The statue of St. Junipero Serra, who founded many of the California missions in the southern part of the state, was toppled last year at the height of protests surrounding racial injustice. It was transferred from the capitol grounds in Sacramento to storage for safekeeping, but the state legislature voted recently to not return it to its former spot in Capitol Park, where it has stood since the 1960s.
Newsom on Friday signed Assembly Bill 338, which passed 66–2 in the Assembly and 28–2 in the Senate.
Earlier this month, Archbishops José H. Gomez of Los Angeles and Salvatore J. Cordileone of San Francisco wrote in a Wall Street Journal op-ed piece that the legislation slanders the “Apostle of California” and gets state history seriously wrong.
Assembly Bill 338 claims that St. Junipero oversaw a mission system that included “enslavement of both adults and children, mutilation, genocide, and assault on women.”

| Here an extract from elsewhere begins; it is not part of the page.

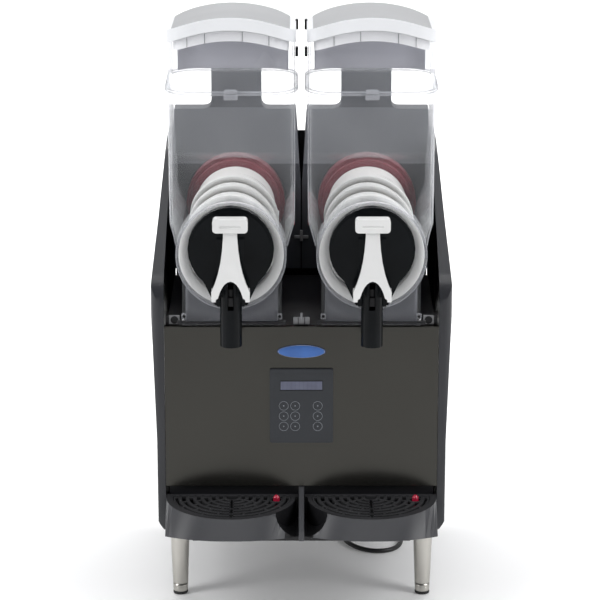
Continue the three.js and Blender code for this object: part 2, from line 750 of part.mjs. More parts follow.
function dripGrille() {
  let grille = trayDisc(GRILLE_R, TRAY_TOP - 4.6, TRAY_TOP - 0.6);
  const slots = 5;
  const pitch = 12.6;
  const floor = TRAY_TOP - 6;
  for (let k = 0; k < slots; k += 1) {
    const inner = 17 + k * pitch;
    const ring = cylinderZ(inner + 6, 0, TRAY_Y, floor, TRAY_TOP, 18).subtract(
      cylinderZ(inner, 0, TRAY_Y, floor - 1, TRAY_TOP + 1, 18),
    );
    const rib = box(-3, 3, -100, 100, floor, TRAY_TOP);
    const ribs = rib.add(rib.rotate([0, 0, 60])).add(rib.rotate([0, 0, -60]));
    grille = grille.subtract(ring.subtract(ribs.translate(0, TRAY_Y, 0)));
  }
  return grille
    .add(cylinderZ(10.5, FLOAT_X, FLOAT_Y, TRAY_TOP - 4.6, TRAY_TOP - 0.6, 16))
    .subtract(cylinderZ(8.5, 0, TRAY_Y, floor, TRAY_TOP, 20))
    .subtract(cylinderZ(6.5, FLOAT_X, FLOAT_Y, floor, TRAY_TOP, 16));
}

function trayFloat() {
  const profile = [
    [0, TRAY_BOTTOM + 4.4],
    [11, TRAY_BOTTOM + 4.4],
    [11, TRAY_BOTTOM + 14],
    [4.6, TRAY_BOTTOM + 17],
    [4.6, TRAY_TOP + 4],
    [2, TRAY_TOP + 7],
    [0, TRAY_TOP + 7],
  ];
  return turned(profile, FLOAT_X, FLOAT_Y, 16);
}

// ---- Front fittings ----
function controlPanel() {
  const plate = sweptY(roundedRect(-44, 44, 244, 352, 3), PANEL_Y - 2.4, PANEL_Y - 0.4, 3);
  const lip = box(-43, 43, PANEL_Y - 3.4, PANEL_Y - 2, 346, 351);
  const housing = box(-39, 39, PANEL_Y - 1, PANEL_Y + 5.8, 250, 346);
  const pocket = box(-29.5, 29.5, PANEL_Y - 3, PANEL_Y - 1.6, 320.5, 334.5);
  return plate.add(lip).add(housing).subtract(pocket);
}

function displayWindow() {
  return box(-29, 29, PANEL_Y - 2.3, PANEL_Y - 1.9, 321, 334);
}

function badge() {
  return sweptY(roundedRect(-33, 33, 367, 386, 5), PANEL_Y - 1.6, PANEL_Y - 0.4, 4);
}

// ---- Mains cord, behind and under the machine ----
const GLAND_X = 40;
const GLAND_Z = 148;
const CORD_Z = CORD_R + 0.3;
const CORD_ROUTE = [
  [GLAND_X, 286, GLAND_Z],
  [GLAND_X, 306, 146],
  [GLAND_X, 324, 136],
  [GLAND_X + 1, 336, 112],
  [GLAND_X + 2, 337, 76],
  [GLAND_X + 3, 331, 42],
  [GLAND_X + 5, 316, 17],
  [GLAND_X + 8, 290, 6],
  [50, 262, CORD_Z],
  [54, 220, CORD_Z],
  [57, 176, CORD_Z],
  [59, 135, CORD_Z],
  [64, 98, CORD_Z],
  [82, 66, CORD_Z],
  [110, 50, CORD_Z],
  [138, 58, CORD_Z],
  [152, 88, CORD_Z],
  [148, 130, CORD_Z],
  [136, 175, CORD_Z],
  [124, 220, CORD_Z],
  [116, 262, CORD_Z],
  [113, 280, CORD_Z],
  [113.4, 298, CORD_Z],
];
const COIL_R = 40;
const COIL_X = 153.4;
const COIL_Y = 330;
const PLUG_X = 48;
const PLUG_Y = 360;

function cordTube() {
  const route = new THREE.CatmullRomCurve3(
    CORD_ROUTE.map(([x, y, z]) => new THREE.Vector3(x, y, z)),
    false,
    "centripetal",
  );
  const corners = Array.from({ length: 8 }, (_, k) => (TURN * k) / 8);
  const section = shapeOf(corners.map((a) => [CORD_R * Math.cos(a), CORD_R * Math.sin(a)]));
  return new THREE.ExtrudeGeometry(section, {
    steps: 50,
    extrudePath: route,
    bevelEnabled: false,
  });
}

function cordCoil() {
  const inner = COIL_R - 8;
  const outer = COIL_R + 8;
  const profile = [
    [inner, 0.2],
    [outer, 0.2],
    [outer, 16],
    [inner, 16],
    [inner, 0.2],
  ];
  return turned(profile, COIL_X, COIL_Y, 28);
}

function cordGland() {
  const nut = cylinderY(12, GLAND_X, BACK_Y + 0.4, BACK_Y + 8, GLAND_Z, 6);
  const thread = cylinderY(8.4, GLAND_X, BACK_Y - 8, BACK_Y + 2, GLAND_Z, 16);
  const boot = new THREE.CylinderGeometry(4.6, 7.5, 28.5, 16);
  boot.translate(GLAND_X, BACK_Y + 7 + 14.25, GLAND_Z);
  return nut.add(thread).add(solid(boot));
}

// The plug lies behind the machine with its grip, where the cord goes in, towards the coil.
function mainsPlug() {
  const z = 17.2;
  const body = cylinderX(17, -18, 18, 0, z, 24);
  const grip = box(16, 34, -9, 9, z - 8.2, z + 8.8);
  const pin = (y) => cylinderX(2.4, -37, -17, y, z, 12);
  return body.add(grip).add(pin(-9.5)).add(pin(9.5)).translate(PLUG_X, PLUG_Y, 0);
}

// ---- Assembly ----
function addPair(name, body, offset, finish) {
  for (const [side, sign] of SIDES) {
    add(`${name}_${side}`, body.translate(sign * offset, 0, 0), finish);
  }
}

addPair("bowl", bowl(), BOWL_X, "clear");
addPair("lid_hood", lidHood(), BOWL_X, "clear");
addPair("lid_cap", lidCap(), BOWL_X, "opal");
addPair("lid_lamp", lidLamp(), BOWL_X, "white");
addPair("tap_body", tapBody(), BOWL_X, "black");
addPair("tap_lever", tapLever(), BOWL_X, "white");
addPair("tap_piston", tapPiston(), BOWL_X, "white");
addPair("latch_bar", latchBar(), BOWL_X, "steel");
addPair("auger", auger(), BOWL_X, "white");
addPair("evaporator", evaporator(), BOWL_X, "steel");
addPair("rear_gasket", gasket(), BOWL_X, "red");
addPair("drive_shaft", driveShaft(), BOWL_X, "steel");
addPair("gear_motor", gearMotor(), BOWL_X, "black");
add("compressor", compressor(), "black");
add("condenser", condenser(), "copper");
add("fan_shroud", fanShroud(), "steel");
add("fan_wheel", fanWheel(), "black");
for (const [side, sign] of SIDES) {
  const tray = dripTray(-sign * TRAY_X).translate(sign * TRAY_X, 0, 0);
  add(`drip_tray_${side}`, tray, "panel");
}
addPair("drip_grille", dripGrille(), TRAY_X, "black");
addPair("tray_float", trayFloat(), TRAY_X, "red");
add("control_panel", controlPanel(), "black");
add("display_window", displayWindow(), "grey");
add("badge_plate", badge(), "steel");
add("cord_gland", cordGland(), "rubber");
add("cord_tube", cordTube(), "rubber");
add("cord_coil", cordCoil(), "rubber");
add("mains_plug", mainsPlug(), "rubber");

export default machine;
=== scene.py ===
"""Looks of the twin-bowl slush machine: materials, fine detail, cord, light and camera.

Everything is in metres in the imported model's frame: front towards -Y, +Z up, floor at z = 0.
"""

import math

import bmesh
import bpy
from mathutils import Matrix, Vector


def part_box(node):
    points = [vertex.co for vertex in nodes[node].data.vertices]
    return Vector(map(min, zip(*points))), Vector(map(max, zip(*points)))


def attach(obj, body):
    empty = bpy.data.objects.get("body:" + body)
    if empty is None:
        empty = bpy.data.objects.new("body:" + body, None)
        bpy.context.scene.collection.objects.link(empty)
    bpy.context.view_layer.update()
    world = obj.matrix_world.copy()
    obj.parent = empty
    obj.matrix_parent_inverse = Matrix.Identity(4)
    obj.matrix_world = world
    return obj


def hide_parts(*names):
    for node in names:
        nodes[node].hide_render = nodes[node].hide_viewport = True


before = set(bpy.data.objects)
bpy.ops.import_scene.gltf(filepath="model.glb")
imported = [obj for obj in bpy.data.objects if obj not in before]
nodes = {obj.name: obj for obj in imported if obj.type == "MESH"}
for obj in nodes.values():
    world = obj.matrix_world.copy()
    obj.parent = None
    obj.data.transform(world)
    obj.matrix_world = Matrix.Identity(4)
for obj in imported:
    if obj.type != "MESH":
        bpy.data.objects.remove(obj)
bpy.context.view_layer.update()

SIDES = (("left", -1), ("right", 1))
PANEL_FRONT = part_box("front_panel")[0].y
BOWL_X = (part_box("bowl_right")[0].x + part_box("bowl_right")[1].x) / 2
AXIS_Z = 0.518
BOWL_FRONT = -0.170
FLANGE_Z = 0.736
BEAD = 0.0006  # radius of the fine beads on the clear walls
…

“While there is much to criticize from this period, no serious historian has ever made such outrageous claims about Serra or the mission system, the network of 21 communities that Franciscans established along the California coast to evangelize native people,” Gomez and Cordileone wrote.
The archbishops criticized California lawmakers for relying on “a single tendentious book written by journalist Elias Castillo,” A Cross of Thorns: The Enslavement of California’s Indians by the Spanish Missions.

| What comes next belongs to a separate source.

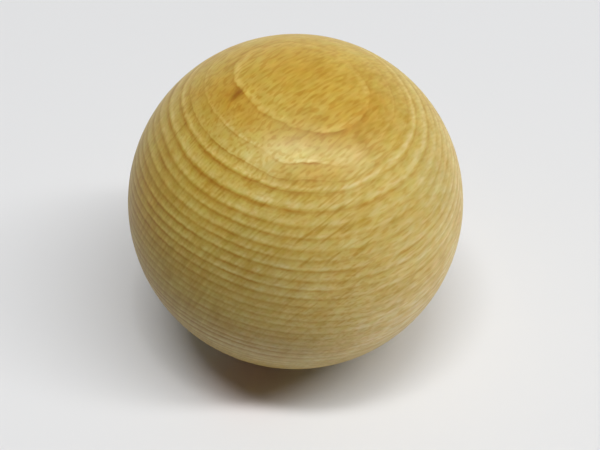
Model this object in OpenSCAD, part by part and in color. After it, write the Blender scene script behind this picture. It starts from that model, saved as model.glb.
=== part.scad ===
// Wooden ball
//
// A solid ball turned in one piece from one block of beech.
// It is modelled about its own centre, with +Z up and -Y towards the front.
// All sizes are in millimetres.

/* [Ball] */
// Diameter across the finished surface
ball_d = 70; // [20:1:120]

/* [Hidden] */

// Facets round the equator when the ball is drawn
facets = 180;

// Golden brown of varnished beech
beech = [0.78, 0.61, 0.36];

module ball() {
    color(beech)
        sphere(d = ball_d, $fn = facets);
}

ball();
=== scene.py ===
import math

import bpy
from mathutils import Matrix, Vector


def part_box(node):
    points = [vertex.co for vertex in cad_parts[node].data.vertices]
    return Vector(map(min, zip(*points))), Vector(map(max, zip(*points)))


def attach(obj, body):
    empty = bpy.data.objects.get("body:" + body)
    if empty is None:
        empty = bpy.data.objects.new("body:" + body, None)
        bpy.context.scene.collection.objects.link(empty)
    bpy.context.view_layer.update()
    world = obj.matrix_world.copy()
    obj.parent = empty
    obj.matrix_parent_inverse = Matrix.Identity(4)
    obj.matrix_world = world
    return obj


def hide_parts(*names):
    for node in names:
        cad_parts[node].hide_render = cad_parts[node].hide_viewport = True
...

“As leaders of the state’s two largest Catholic communities, we serve thousands of native Californians who trace their faith to ancestors who helped build the missions,” the archbishops wrote. “We understand the bitter history of native exploitation. But history can be complicated and facts matter.”
They described the saint, whom Pope Francis canonized in Washington, D.C., in 2015, as a “complex character,” but one who “defended indigenous people’s humanity, decried the abuse of indigenous women, and argued against imposing the death penalty on natives who had burned down a mission and murdered one of his friends.”
“Serra would surely approve of a new monument honoring the indigenous Californians he spent his life serving,” the archbishops conceded. St. Junipero traveled 2,000 miles to Mexico City when he was aged and infirm “to demand that authorities adopt a native bill of rights he had written,” they said.
“How we choose to remember the past shapes the people we hope to be in the future,” Archbishops Gomez and Cordileone wrote. “We can think of no better symbol for this multiethnic state committed to human dignity and equality than to place two statues at the California Capitol — one celebrating the living heritage of California’s indigenous peoples, another reflecting the faith and leadership of their defender St. Junipero Serra.”
Robert M. Senkewicz, history professor emeritus at Santa Clara University and author of Junipero Serra: California, Indians, and the Transformation of a Missionary, said in a 2015 interview with Catholic World Report that the mission system in California was set up to protect Native Californians from being enslaved.
“Serra and the Franciscans were concerned that the Spanish conquistadors would oppressively dominate” native peoples, he said. “They were concerned that Spanish ranchers, miners, and soldiers would round them up and work them to death. So they founded the missions as a place to convert and protect the Indians. Hence, Serra and the Franciscans saw their role as protecting the Indians.”